As one of the nation’s largest providers of supportive housing services, the Center for Urban Community Services | CUCS gives homeless individuals and families the housing, care, and encouragement needed to break their cycles of homelessness for good.
The Hegeman, a supportive housing residence in Brownsville, Brooklyn that CUCS operates in partnership with Breaking Ground, was one of the first new buildings to dedicate apartments to chronically street homeless individuals.
Since it opened in 2012, CUCS has provided all the social services, psychiatry and primary medical care to the men and women at the Hegeman.
Meet some of the men and women who, after years living on the streets, now call the Hegeman home.

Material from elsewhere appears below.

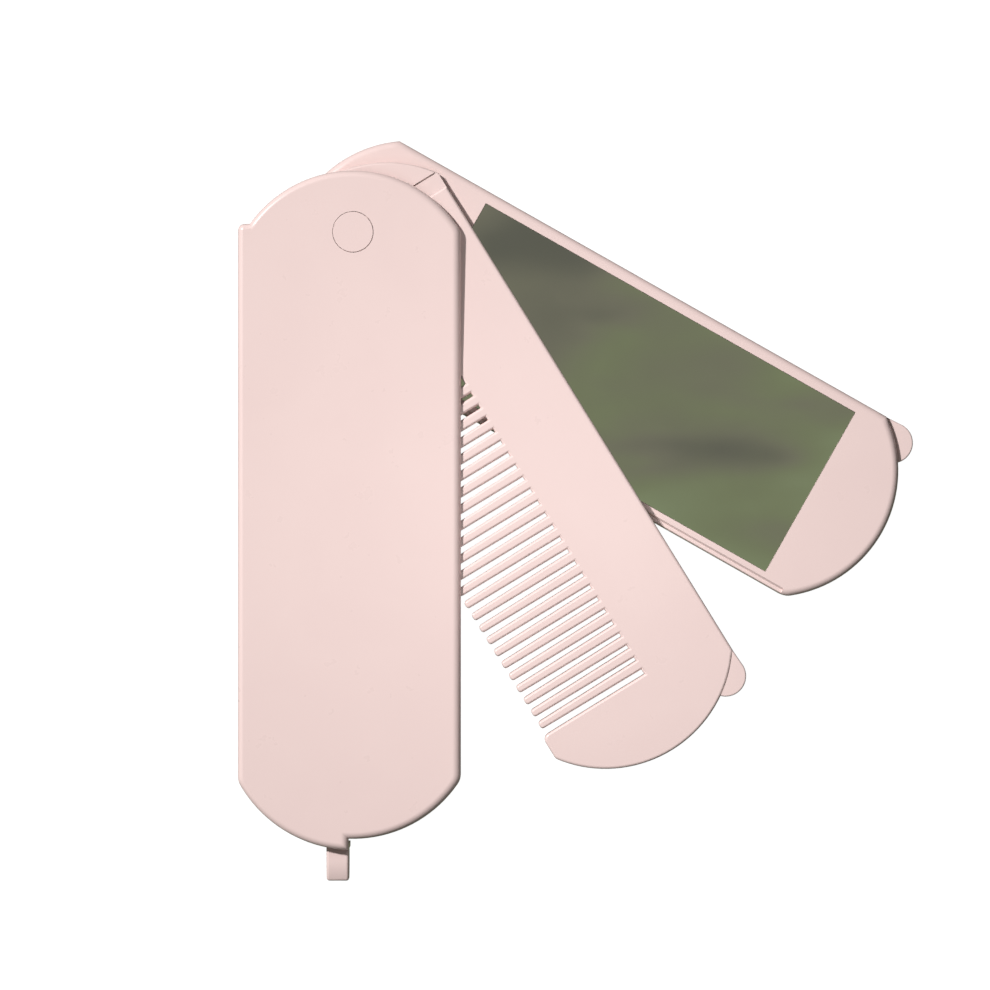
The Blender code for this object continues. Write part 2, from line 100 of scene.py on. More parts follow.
@dataclass(frozen=True)
class Wire:
    """Output socket of a node, on which Python's operators add Math nodes."""

    sheet: "NodeSheet"
    socket: bpy.types.NodeSocket

    def __add__(self, other: Number) -> "Wire":
        """Return the sum."""
        return self.sheet.math("ADD", self, other)

    def __radd__(self, other: float) -> "Wire":
        """Return the sum with a number on the left."""
        return self.sheet.math("ADD", other, self)

    def __sub__(self, other: Number) -> "Wire":
        """Return the difference."""
        return self.sheet.math("SUBTRACT", self, other)

    def __rsub__(self, other: float) -> "Wire":
        """Return the difference from a number on the left."""
        return self.sheet.math("SUBTRACT", other, self)

    def __mul__(self, other: Number) -> "Wire":
        """Return the product."""
        return self.sheet.math("MULTIPLY", self, other)

    def __rmul__(self, other: float) -> "Wire":
        """Return the product with a number on the left."""
        return self.sheet.math("MULTIPLY", other, self)


@dataclass(frozen=True)
class Grain:
    """Look of a noise: its waves to a metre, its finer layers and how far it is bent."""

    scale: float
    detail: float
    roughness: float = 0.5
    distortion: float = 0.0


class NodeSheet:
    """Node tree of one material or of the world, filled one node at a time."""

    def __init__(self, tree: bpy.types.NodeTree) -> None:
        """Keep the tree and clear it.

        Args:
            tree: the node tree of a material or of the world.
        """
        self.tree = tree
        tree.nodes.clear()

    def node(self, kind: str, settings: Optional[Mapping[str, object]] = None,
             sockets: Optional[Mapping[Union[str, int], object]] = None) -> bpy.types.Node:
        """Add a node, set it up, and then feed its sockets.

        Args:
            kind: the node's type.
            settings: properties of the node, and "stops" for a ramp's (place, colour) pairs.
            sockets: a value or a wire for each input, by its name or number.

        Returns:
            The new node.
        """
        node = self.tree.nodes.new(kind)
        for name, value in (settings or {}).items():
            if name == "stops":
                self._set_stops(node.color_ramp, value)
            else:
                setattr(node, name, value)
        for key, value in (sockets or {}).items():
            if isinstance(value, Wire):
                self.tree.links.new(value.socket, node.inputs[key])
            else:
                node.inputs[key].default_value = value
        return node

    @staticmethod
    def _set_stops(ramp: bpy.types.ColorRamp, stops: Sequence[tuple[float, Colour]]) -> None:
        """Give a colour ramp its stops.

        Args:
            ramp: the ramp, which starts with two stops.
            stops: place and colour of each stop, from left to right.
        """
        while len(ramp.elements) < len(stops):
            ramp.elements.new(1.0)
        for element, (place, colour) in zip(ramp.elements, stops):
            element.position = place
            element.color = (*colour, 1.0)

    def wire(self, node: bpy.types.Node, output: Union[str, int] = 0) -> Wire:
        """Return one output of a node as a wire."""
        return Wire(self, node.outputs[output])

    def math(self, operation: str, first: Number, second: Number) -> Wire:
        """Add a Math node.

        Args:
            operation: what the node works out.
            first: its first value.
            second: its second value.

        Returns:
            The result.
        """
        settings = {"operation": operation}
        return self.wire(self.node("ShaderNodeMath", settings, {0: first, 1: second}))

    def mix(self, factor: Wire, first: Paint, second: Paint) -> Wire:
        """Mix two colours.

        Args:
            factor: share of the second colour.
            first: a colour, or a wire that carries one.
            second: a colour, or a wire that carries one.

        Returns:
            The mixed colour.
        """
        settings = {"data_type": "RGBA", "clamp_factor": True}
        sockets = {MIX_FACTOR: factor, MIX_FIRST: self._rgba(first),
                   MIX_SECOND: self._rgba(second)}
        return self.wire(self.node("ShaderNodeMix", settings, sockets), MIX_RESULT)

    @staticmethod
    def _rgba(colour: Paint) -> object:
        """Return a colour with its fourth number, and a wire as it is."""
        return colour if isinstance(colour, Wire) else (*colour, 1.0)

    def noise(self, place: Wire, grain: Grain) -> Wire:
        """Add a Noise Texture.

        Args:
            place: where the noise is read.
            grain: how it looks.

        Returns:
            The noise, about 0.5 on average.
        """
        sockets = {"Vector": place, "Scale": grain.scale, "Detail": grain.detail,
                   "Roughness": grain.roughness, "Distortion": grain.distortion}
        return self.wire(self.node("ShaderNodeTexNoise", {}, sockets), "Fac")

    def span(self, value: Wire, low: float, high: float) -> Wire:
        """Spread part of a value's range over 0 to 1, with a smooth run between.

        Args:
            value: the value.
            low: where the result is 0.
            high: where it is 1.

        Returns:
            The result.
        """
        settings = {"interpolation_type": "SMOOTHSTEP"}
        sockets = {"Value": value, "From Min": low, "From Max": high}
        return self.wire(self.node("ShaderNodeMapRange", settings, sockets), "Result")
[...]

Randy was living in a broken-down donut cart on a dead-end street he called ‘Kill Street.’ Violence was a daily reality. He was drinking and using drugs and by his account weighed only 90 pounds. Existence was bleak on Kill Street.
His focus had been on getting $5 or $10 dollars a day to live. But life has changed dramatically for Randy since coming to the Hegeman in 2012 as one of the building’s first tenants.
Today, Randy is no longer a victim of the throes of addiction and he continues to work on his recovery. He is a pillar of the Hegeman’s community, supporting his neighbors in creating a safe, recovery-focused community. Randy also just got engaged.
Jane worked for years as an accounting professional until drinking took over her life. She quickly spiraled down into homelessness.
Like Randy, Jane found a home at the Hegeman in 2012. It wasn’t easy at first as alcoholism continued to ravage her life. But with lots of hard work, and the help she received from CUCS, Jane recently marked three years of sobriety.
For the past four years CUCS staff has managed Jane’s finances at her request. Now, though, Jane is slowly taking them over. She recently met with a financial adviser about her retirement and just opened her first IRA account.
This is David’s first week at the Hegeman. Adjusting to life in his new home will take time.
David was severely injured after being hit by a car, leaving him with memory loss and physical disabilities. After being evicted from his Queens apartment, he ended up homeless.
A self-confessed loner, David’s support system eroded after his parents died. Slowly adjusting to life at the Hegeman’s welcoming community, David is finding a new support system with CUCS.
CUCS helps people rise about poverty, exit homelessness, and be healthy. We excel at developing affordable housing and providing programs that link housing, health and social services for individuals and families. Each year more than 50,000 people are served by CUCS.